(Dataset items)
------
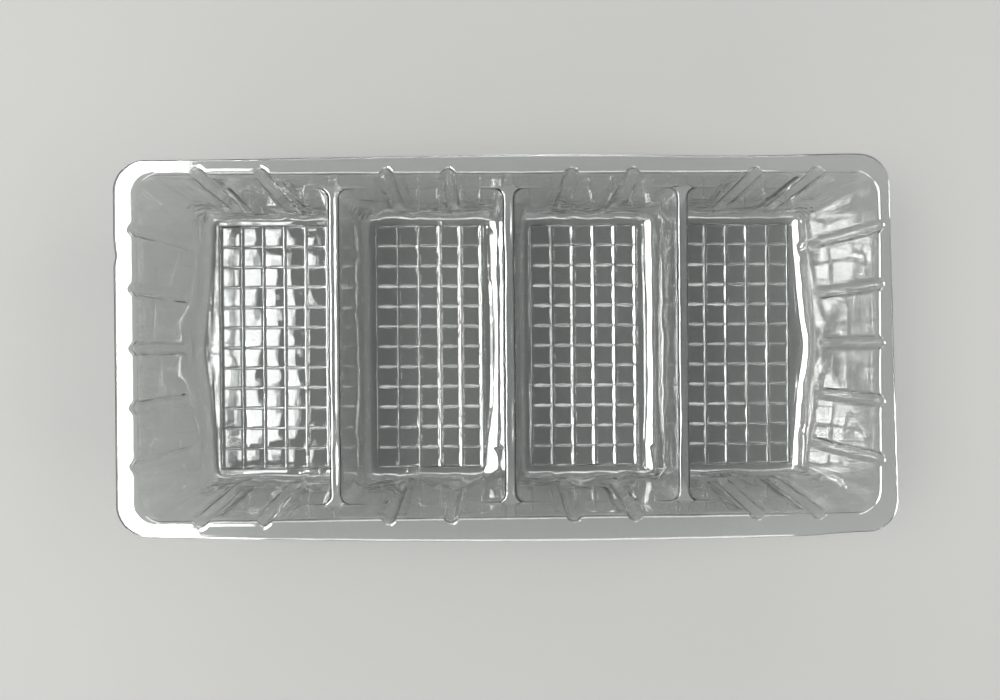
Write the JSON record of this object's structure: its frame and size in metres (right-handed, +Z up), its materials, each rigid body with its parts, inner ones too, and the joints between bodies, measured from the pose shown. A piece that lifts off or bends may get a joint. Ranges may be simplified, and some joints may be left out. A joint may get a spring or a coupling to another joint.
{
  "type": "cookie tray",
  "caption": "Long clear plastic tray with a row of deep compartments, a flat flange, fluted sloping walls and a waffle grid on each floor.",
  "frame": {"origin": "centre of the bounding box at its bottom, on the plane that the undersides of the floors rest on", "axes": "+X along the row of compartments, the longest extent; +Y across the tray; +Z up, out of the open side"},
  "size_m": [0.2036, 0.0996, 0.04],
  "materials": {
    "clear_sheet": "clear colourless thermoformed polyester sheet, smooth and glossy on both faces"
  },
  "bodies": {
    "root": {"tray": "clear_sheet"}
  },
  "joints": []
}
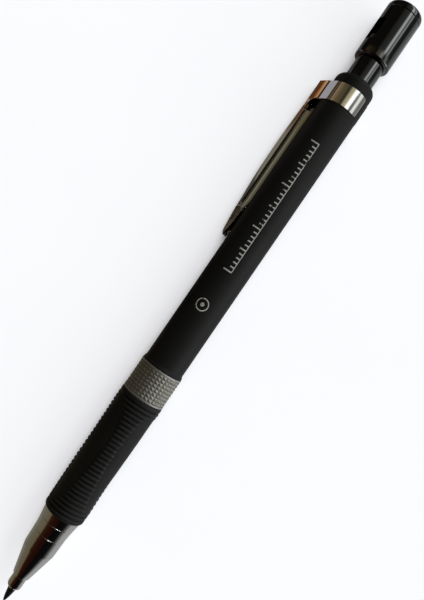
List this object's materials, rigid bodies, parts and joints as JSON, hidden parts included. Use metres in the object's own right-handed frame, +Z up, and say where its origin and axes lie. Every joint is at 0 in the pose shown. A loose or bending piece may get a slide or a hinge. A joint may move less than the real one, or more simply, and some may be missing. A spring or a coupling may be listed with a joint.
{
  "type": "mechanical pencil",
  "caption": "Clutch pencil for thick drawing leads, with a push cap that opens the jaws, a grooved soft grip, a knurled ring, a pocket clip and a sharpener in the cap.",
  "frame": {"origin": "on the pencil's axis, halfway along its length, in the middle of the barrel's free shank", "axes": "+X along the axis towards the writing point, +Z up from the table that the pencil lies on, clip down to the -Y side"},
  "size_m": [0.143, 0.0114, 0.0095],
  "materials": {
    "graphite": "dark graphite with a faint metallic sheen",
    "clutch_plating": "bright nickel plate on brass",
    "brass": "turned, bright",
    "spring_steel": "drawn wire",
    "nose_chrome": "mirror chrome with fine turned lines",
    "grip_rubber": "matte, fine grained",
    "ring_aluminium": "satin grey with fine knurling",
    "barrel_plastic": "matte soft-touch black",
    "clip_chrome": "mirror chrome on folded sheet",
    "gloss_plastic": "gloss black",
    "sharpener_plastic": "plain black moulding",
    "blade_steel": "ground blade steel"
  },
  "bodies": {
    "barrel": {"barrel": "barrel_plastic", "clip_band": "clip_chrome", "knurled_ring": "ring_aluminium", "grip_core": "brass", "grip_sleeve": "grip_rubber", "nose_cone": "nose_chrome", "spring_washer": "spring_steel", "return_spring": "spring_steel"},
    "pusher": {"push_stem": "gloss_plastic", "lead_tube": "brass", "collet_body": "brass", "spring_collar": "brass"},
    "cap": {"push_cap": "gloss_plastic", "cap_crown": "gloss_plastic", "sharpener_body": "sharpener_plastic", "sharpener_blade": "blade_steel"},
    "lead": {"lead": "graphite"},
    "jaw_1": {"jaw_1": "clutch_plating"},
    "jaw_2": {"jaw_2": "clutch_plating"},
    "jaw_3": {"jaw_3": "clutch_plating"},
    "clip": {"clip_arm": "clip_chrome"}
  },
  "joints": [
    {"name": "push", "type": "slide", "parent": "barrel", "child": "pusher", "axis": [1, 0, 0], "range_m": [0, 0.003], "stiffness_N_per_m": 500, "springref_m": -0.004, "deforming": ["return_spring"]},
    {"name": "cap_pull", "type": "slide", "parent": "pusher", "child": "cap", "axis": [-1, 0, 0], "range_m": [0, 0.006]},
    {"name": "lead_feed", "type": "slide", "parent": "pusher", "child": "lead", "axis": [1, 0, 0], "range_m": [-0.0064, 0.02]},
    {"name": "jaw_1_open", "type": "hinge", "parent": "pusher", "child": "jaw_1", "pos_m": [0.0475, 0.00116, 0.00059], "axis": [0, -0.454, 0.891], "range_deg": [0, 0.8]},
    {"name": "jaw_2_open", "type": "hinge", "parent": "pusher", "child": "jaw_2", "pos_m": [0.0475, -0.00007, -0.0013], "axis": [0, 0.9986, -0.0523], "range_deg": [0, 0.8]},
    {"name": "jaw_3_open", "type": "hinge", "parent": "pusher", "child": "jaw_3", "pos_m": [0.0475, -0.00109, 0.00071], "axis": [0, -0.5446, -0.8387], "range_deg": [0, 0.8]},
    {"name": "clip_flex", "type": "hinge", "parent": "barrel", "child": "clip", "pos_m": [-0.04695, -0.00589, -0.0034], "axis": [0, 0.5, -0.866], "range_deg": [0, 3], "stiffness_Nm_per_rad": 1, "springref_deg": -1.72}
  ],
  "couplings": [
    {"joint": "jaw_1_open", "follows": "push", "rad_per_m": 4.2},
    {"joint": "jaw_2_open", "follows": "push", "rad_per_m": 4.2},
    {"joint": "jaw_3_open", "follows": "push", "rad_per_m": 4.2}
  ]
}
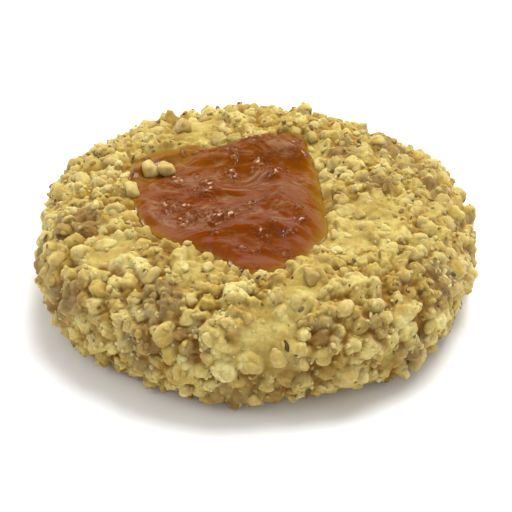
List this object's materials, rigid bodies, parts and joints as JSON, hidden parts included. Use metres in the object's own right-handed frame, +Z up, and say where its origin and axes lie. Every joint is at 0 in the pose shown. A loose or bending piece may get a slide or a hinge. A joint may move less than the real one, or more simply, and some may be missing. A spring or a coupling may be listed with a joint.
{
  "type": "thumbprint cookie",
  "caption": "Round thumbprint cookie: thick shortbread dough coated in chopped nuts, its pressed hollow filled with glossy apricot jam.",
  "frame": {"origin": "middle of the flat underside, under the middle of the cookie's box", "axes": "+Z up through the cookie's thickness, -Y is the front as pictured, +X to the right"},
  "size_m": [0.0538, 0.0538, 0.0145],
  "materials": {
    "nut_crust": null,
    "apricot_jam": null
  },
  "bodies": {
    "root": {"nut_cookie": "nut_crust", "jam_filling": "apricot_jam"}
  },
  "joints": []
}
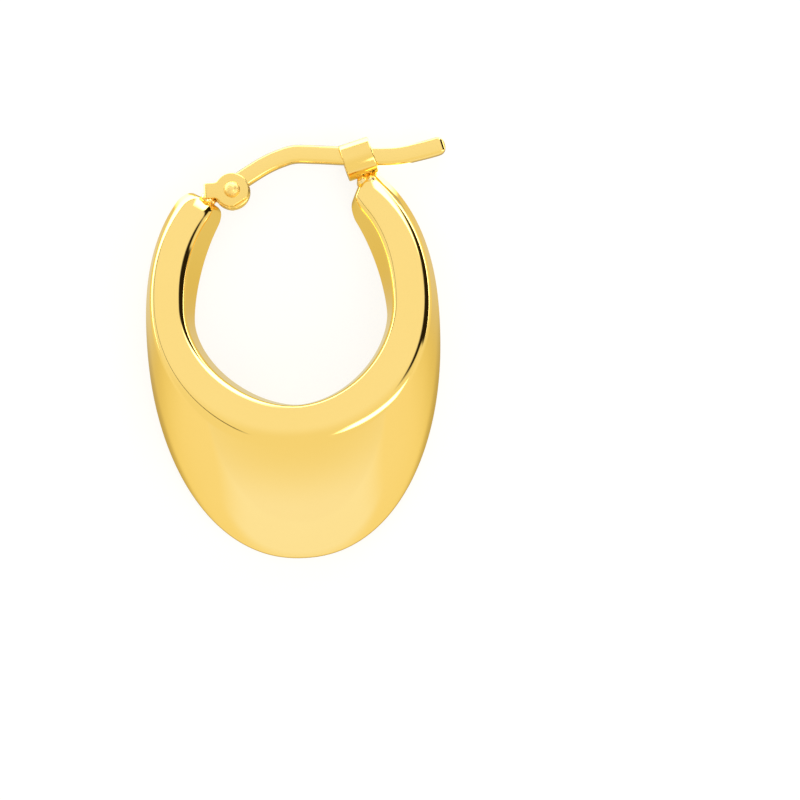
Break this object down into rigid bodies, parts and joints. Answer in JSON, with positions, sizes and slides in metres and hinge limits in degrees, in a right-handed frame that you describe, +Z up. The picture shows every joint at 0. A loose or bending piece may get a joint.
------
Copy out each line exactly.

* **The output**:
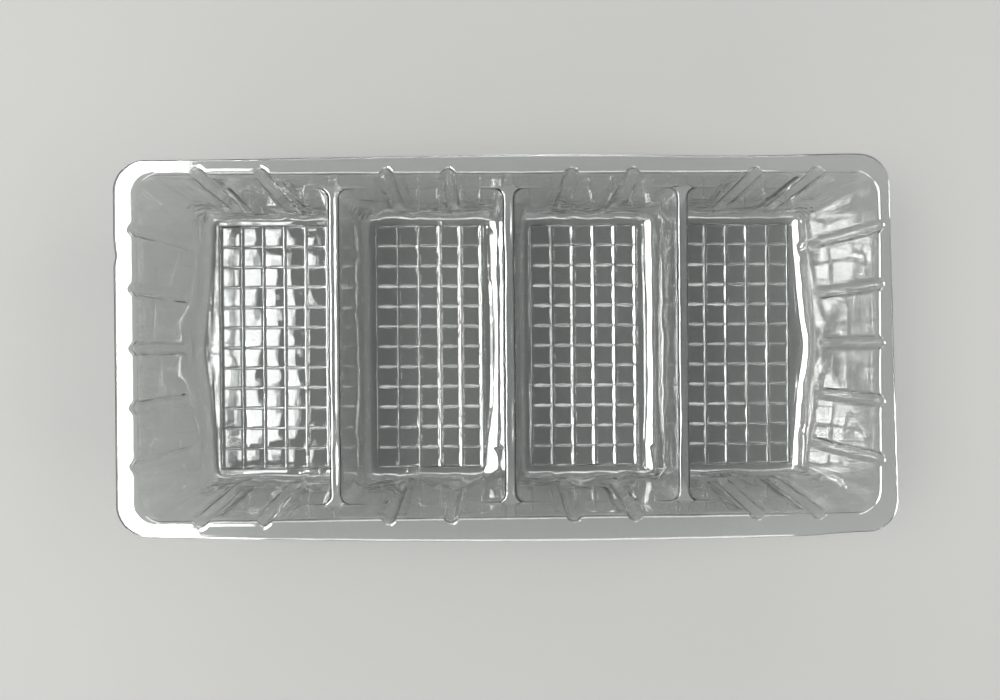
Write the JSON record of this object's structure: its frame and size in metres (right-handed, +Z up), its materials, each rigid body with its parts, inner ones too, and the joints between bodies, measured from the pose shown. A piece that lifts off or bends may get a joint. Ranges may be simplified, and some joints may be left out. A joint may get a spring or a coupling to another joint.
{
  "type": "cookie tray",
  "caption": "Long clear plastic tray with a row of deep compartments, a flat flange, fluted sloping walls and a waffle grid on each floor.",
  "frame": {"origin": "centre of the bounding box at its bottom, on the plane that the undersides of the floors rest on", "axes": "+X along the row of compartments, the longest extent; +Y across the tray; +Z up, out of the open side"},
  "size_m": [0.2036, 0.0996, 0.04],
  "materials": {
    "clear_sheet": "clear colourless thermoformed polyester sheet, smooth and glossy on both faces"
  },
  "bodies": {
    "root": {"tray": "clear_sheet"}
  },
  "joints": []
}
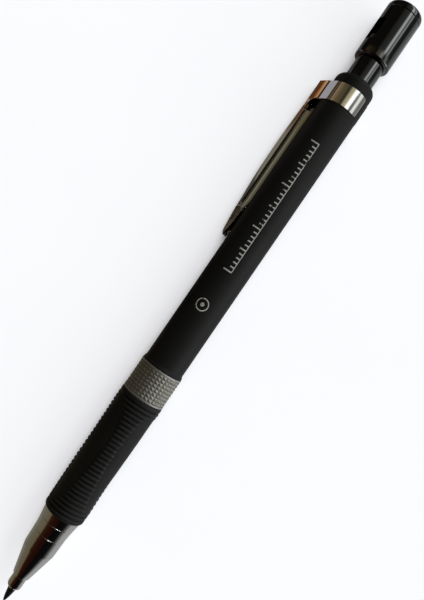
List this object's materials, rigid bodies, parts and joints as JSON, hidden parts included. Use metres in the object's own right-handed frame, +Z up, and say where its origin and axes lie. Every joint is at 0 in the pose shown. A loose or bending piece may get a slide or a hinge. A joint may move less than the real one, or more simply, and some may be missing. A spring or a coupling may be listed with a joint.
{
  "type": "mechanical pencil",
  "caption": "Clutch pencil for thick drawing leads, with a push cap that opens the jaws, a grooved soft grip, a knurled ring, a pocket clip and a sharpener in the cap.",
  "frame": {"origin": "on the pencil's axis, halfway along its length, in the middle of the barrel's free shank", "axes": "+X along the axis towards the writing point, +Z up from the table that the pencil lies on, clip down to the -Y side"},
  "size_m": [0.143, 0.0114, 0.0095],
  "materials": {
    "graphite": "dark graphite with a faint metallic sheen",
    "clutch_plating": "bright nickel plate on brass",
    "brass": "turned, bright",
    "spring_steel": "drawn wire",
    "nose_chrome": "mirror chrome with fine turned lines",
    "grip_rubber": "matte, fine grained",
    "ring_aluminium": "satin grey with fine knurling",
    "barrel_plastic": "matte soft-touch black",
    "clip_chrome": "mirror chrome on folded sheet",
    "gloss_plastic": "gloss black",
    "sharpener_plastic": "plain black moulding",
    "blade_steel": "ground blade steel"
  },
  "bodies": {
    "barrel": {"barrel": "barrel_plastic", "clip_band": "clip_chrome", "knurled_ring": "ring_aluminium", "grip_core": "brass", "grip_sleeve": "grip_rubber", "nose_cone": "nose_chrome", "spring_washer": "spring_steel", "return_spring": "spring_steel"},
    "pusher": {"push_stem": "gloss_plastic", "lead_tube": "brass", "collet_body": "brass", "spring_collar": "brass"},
    "cap": {"push_cap": "gloss_plastic", "cap_crown": "gloss_plastic", "sharpener_body": "sharpener_plastic", "sharpener_blade": "blade_steel"},
    "lead": {"lead": "graphite"},
    "jaw_1": {"jaw_1": "clutch_plating"},
    "jaw_2": {"jaw_2": "clutch_plating"},
    "jaw_3": {"jaw_3": "clutch_plating"},
    "clip": {"clip_arm": "clip_chrome"}
  },
  "joints": [
    {"name": "push", "type": "slide", "parent": "barrel", "child": "pusher", "axis": [1, 0, 0], "range_m": [0, 0.003], "stiffness_N_per_m": 500, "springref_m": -0.004, "deforming": ["return_spring"]},
    {"name": "cap_pull", "type": "slide", "parent": "pusher", "child": "cap", "axis": [-1, 0, 0], "range_m": [0, 0.006]},
    {"name": "lead_feed", "type": "slide", "parent": "pusher", "child": "lead", "axis": [1, 0, 0], "range_m": [-0.0064, 0.02]},
    {"name": "jaw_1_open", "type": "hinge", "parent": "pusher", "child": "jaw_1", "pos_m": [0.0475, 0.00116, 0.00059], "axis": [0, -0.454, 0.891], "range_deg": [0, 0.8]},
    {"name": "jaw_2_open", "type": "hinge", "parent": "pusher", "child": "jaw_2", "pos_m": [0.0475, -0.00007, -0.0013], "axis": [0, 0.9986, -0.0523], "range_deg": [0, 0.8]},
    {"name": "jaw_3_open", "type": "hinge", "parent": "pusher", "child": "jaw_3", "pos_m": [0.0475, -0.00109, 0.00071], "axis": [0, -0.5446, -0.8387], "range_deg": [0, 0.8]},
    {"name": "clip_flex", "type": "hinge", "parent": "barrel", "child": "clip", "pos_m": [-0.04695, -0.00589, -0.0034], "axis": [0, 0.5, -0.866], "range_deg": [0, 3], "stiffness_Nm_per_rad": 1, "springref_deg": -1.72}
  ],
  "couplings": [
    {"joint": "jaw_1_open", "follows": "push", "rad_per_m": 4.2},
    {"joint": "jaw_2_open", "follows": "push", "rad_per_m": 4.2},
    {"joint": "jaw_3_open", "follows": "push", "rad_per_m": 4.2}
  ]
}
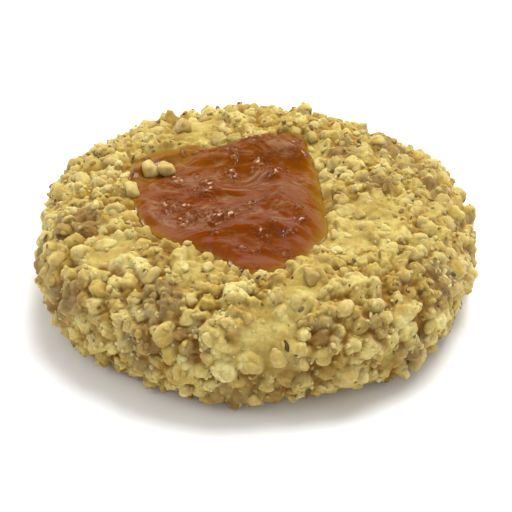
List this object's materials, rigid bodies, parts and joints as JSON, hidden parts included. Use metres in the object's own right-handed frame, +Z up, and say where its origin and axes lie. Every joint is at 0 in the pose shown. A loose or bending piece may get a slide or a hinge. A joint may move less than the real one, or more simply, and some may be missing. A spring or a coupling may be listed with a joint.
{
  "type": "thumbprint cookie",
  "caption": "Round thumbprint cookie: thick shortbread dough coated in chopped nuts, its pressed hollow filled with glossy apricot jam.",
  "frame": {"origin": "middle of the flat underside, under the middle of the cookie's box", "axes": "+Z up through the cookie's thickness, -Y is the front as pictured, +X to the right"},
  "size_m": [0.0538, 0.0538, 0.0145],
  "materials": {
    "nut_crust": null,
    "apricot_jam": null
  },
  "bodies": {
    "root": {"nut_cookie": "nut_crust", "jam_filling": "apricot_jam"}
  },
  "joints": []
}
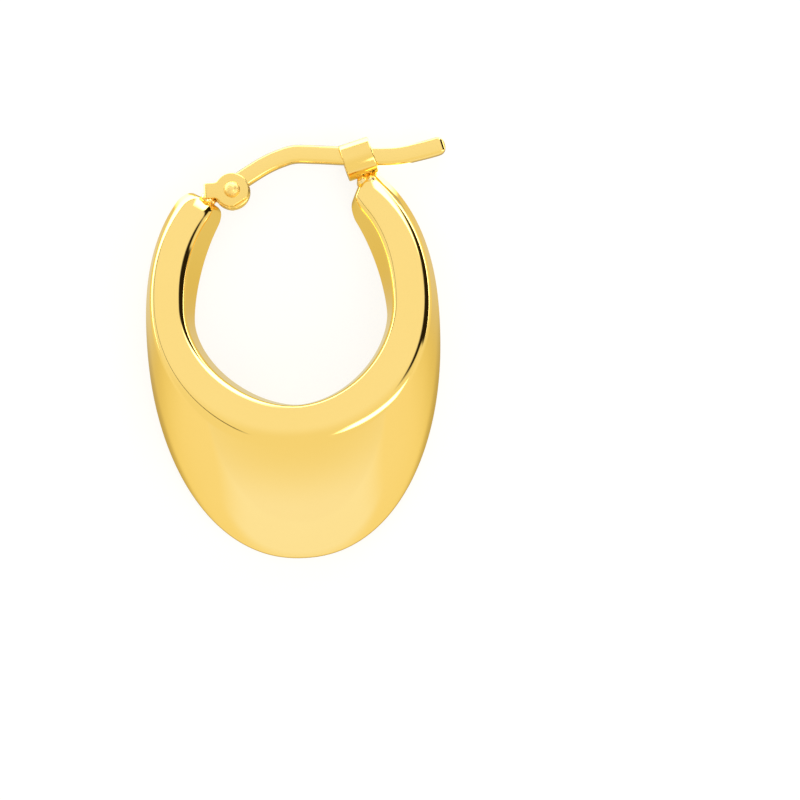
Break this object down into rigid bodies, parts and joints. Answer in JSON, with positions, sizes and slides in metres and hinge limits in degrees, in a right-handed frame that you describe, +Z up. The picture shows every joint at 0. A loose or bending piece may get a joint.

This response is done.